Alabando a Dios junto a su familia

Pudo reunirse con su familia. “Fue la experiencia más feliz de mi vida. Estábamos muy contentos de volver a vernos y alabar a Dios por primera vez juntos como familia. Más tarde, también asistí a pequeñas reuniones de otras familias cristianas. Poco a poco me di cuenta de que Dios me había guiado en cada paso del camino. Tenía un propósito para cada experiencia, sin importar lo doloroso que fuera. Todo ocurrió para prepararme para compartir el Evangelio a las personas perdidas en Corea del Norte y China. Especialmente a la siguiente generación. Por eso decidí que tenía que volver con mi familia china. Mi esposo y mi hijo tenían que oír también el Evangelio. Fue un viaje peligroso. Podía ser arrestada de nuevo y castigada duramente. Pero nadie podía destruir mi pasión por Cristo”.
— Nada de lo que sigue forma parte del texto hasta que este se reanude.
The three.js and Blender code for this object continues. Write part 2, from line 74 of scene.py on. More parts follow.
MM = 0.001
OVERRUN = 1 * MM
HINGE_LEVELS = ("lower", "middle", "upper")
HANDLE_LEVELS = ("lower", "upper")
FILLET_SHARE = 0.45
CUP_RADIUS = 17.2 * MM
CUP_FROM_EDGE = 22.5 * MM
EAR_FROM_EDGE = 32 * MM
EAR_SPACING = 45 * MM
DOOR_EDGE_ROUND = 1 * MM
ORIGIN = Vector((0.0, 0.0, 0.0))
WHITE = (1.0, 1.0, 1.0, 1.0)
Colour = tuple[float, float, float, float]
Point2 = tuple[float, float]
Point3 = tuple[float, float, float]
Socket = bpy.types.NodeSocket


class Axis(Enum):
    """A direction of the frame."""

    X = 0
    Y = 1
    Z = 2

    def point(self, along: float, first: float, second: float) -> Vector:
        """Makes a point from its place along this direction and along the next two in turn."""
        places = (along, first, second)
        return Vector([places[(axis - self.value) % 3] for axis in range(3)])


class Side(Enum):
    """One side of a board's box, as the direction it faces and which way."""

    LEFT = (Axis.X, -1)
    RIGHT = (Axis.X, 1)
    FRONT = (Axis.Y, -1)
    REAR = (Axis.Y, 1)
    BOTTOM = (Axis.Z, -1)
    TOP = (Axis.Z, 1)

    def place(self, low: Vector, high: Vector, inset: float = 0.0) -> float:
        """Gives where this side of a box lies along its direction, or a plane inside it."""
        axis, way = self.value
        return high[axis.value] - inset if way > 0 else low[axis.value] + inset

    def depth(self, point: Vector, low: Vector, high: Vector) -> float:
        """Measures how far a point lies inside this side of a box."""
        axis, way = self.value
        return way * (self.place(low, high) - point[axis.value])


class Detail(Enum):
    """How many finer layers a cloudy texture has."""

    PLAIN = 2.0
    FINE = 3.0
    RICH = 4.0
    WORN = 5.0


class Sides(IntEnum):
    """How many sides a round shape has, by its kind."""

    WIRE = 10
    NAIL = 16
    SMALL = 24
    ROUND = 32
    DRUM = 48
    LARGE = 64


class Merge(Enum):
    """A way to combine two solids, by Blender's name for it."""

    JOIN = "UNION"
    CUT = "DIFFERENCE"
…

Myoung-Hee llegó a salvo a China gracias a la gente que la ayudó durante el proceso. “Realmente fueron las manos de Dios para protegerme y guiarme en mi camino. Ojalá más gente pudiera tener la bendición que yo recibí a través de ellos”.

Myoung-Hee, que tiene más de 40 años, su esposo e hijo, ambos convertidos ahora, están en Corea del Sur. Son más felices que nunca y sirven a Dios apoyando la misión norcoreana. “Nunca olvidaré mi infancia. Hay muchos padres cristianos en Corea del Norte que no pueden compartir su fe con sus hijos. Me rompe el corazón. Yo también fui víctima de eso. Pero gracias a las oraciones de la gente encontré a Dios. Y gracias también a las oraciones de mi suegra sobreviví en la prisión. La historia de mi vida da testimonio del poder de la oración. Espero que sea un llamado a todos los hermanos en Cristo para que, juntos en oración, Dios derrame su gracia y justicia en mi país”.